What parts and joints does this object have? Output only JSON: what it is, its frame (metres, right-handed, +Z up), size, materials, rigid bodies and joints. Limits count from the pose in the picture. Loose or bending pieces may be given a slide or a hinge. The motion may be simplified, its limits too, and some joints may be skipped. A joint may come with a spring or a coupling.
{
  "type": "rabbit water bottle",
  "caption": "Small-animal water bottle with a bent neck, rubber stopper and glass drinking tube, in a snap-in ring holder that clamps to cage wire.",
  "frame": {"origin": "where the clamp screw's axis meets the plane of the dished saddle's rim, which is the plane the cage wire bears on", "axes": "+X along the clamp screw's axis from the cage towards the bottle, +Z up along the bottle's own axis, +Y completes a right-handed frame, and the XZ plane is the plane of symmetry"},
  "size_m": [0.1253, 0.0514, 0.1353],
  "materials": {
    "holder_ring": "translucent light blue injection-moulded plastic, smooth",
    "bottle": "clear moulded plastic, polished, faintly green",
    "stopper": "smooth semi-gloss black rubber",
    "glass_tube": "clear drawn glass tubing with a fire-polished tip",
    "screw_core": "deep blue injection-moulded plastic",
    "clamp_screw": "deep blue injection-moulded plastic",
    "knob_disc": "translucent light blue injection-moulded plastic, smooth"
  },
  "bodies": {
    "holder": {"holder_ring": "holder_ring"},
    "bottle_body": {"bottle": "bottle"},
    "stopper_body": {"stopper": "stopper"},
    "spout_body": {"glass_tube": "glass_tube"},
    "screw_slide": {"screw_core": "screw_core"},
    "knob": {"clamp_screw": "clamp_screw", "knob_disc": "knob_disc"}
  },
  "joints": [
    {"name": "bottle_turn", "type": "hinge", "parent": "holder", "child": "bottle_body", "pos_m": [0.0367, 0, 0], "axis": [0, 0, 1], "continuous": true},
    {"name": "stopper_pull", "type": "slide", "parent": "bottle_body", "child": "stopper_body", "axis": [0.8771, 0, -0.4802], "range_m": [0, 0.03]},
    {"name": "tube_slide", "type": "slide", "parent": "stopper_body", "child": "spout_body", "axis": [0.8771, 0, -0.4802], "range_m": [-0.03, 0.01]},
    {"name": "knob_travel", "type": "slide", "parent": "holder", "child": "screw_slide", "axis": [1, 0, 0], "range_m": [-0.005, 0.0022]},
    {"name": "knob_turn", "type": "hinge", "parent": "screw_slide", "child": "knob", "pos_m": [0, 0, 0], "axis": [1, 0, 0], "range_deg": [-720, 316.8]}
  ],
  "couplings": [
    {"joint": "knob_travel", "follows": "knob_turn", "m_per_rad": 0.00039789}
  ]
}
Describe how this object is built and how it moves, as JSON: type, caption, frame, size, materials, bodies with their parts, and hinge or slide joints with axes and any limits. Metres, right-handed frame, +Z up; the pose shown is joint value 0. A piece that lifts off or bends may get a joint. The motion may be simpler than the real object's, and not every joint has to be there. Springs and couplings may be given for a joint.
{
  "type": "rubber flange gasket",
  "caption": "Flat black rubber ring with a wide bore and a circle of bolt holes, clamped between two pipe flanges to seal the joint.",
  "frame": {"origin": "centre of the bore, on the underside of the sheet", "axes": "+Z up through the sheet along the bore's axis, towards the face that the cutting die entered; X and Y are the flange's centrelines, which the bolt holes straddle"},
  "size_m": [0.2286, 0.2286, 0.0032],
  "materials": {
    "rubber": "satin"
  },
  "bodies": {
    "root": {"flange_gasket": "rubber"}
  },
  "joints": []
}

────────────────────

▶ _Task goal_
Filter the records for lines holding the string "type". Copy each one.

▶ _Solved exercise_
  "type": "rabbit water bottle",
    {"name": "bottle_turn", "type": "hinge", "parent": "holder", "child": "bottle_body", "pos_m": [0.0367, 0, 0], "axis": [0, 0, 1], "continuous": true},
    {"name": "stopper_pull", "type": "slide", "parent": "bottle_body", "child": "stopper_body", "axis": [0.8771, 0, -0.4802], "range_m": [0, 0.03]},
    {"name": "tube_slide", "type": "slide", "parent": "stopper_body", "child": "spout_body", "axis": [0.8771, 0, -0.4802], "range_m": [-0.03, 0.01]},
    {"name": "knob_travel", "type": "slide", "parent": "holder", "child": "screw_slide", "axis": [1, 0, 0], "range_m": [-0.005, 0.0022]},
    {"name": "knob_turn", "type": "hinge", "parent": "screw_slide", "child": "knob", "pos_m": [0, 0, 0], "axis": [1, 0, 0], "range_deg": [-720, 316.8]}
Describe how this object is built and how it moves, as JSON: type, caption, frame, size, materials, bodies with their parts, and hinge or slide joints with axes and any limits. Metres, right-handed frame, +Z up; the pose shown is joint value 0. A piece that lifts off or bends may get a joint. The motion may be simpler than the real object's, and not every joint has to be there. Springs and couplings may be given for a joint.
  "type": "rubber flange gasket",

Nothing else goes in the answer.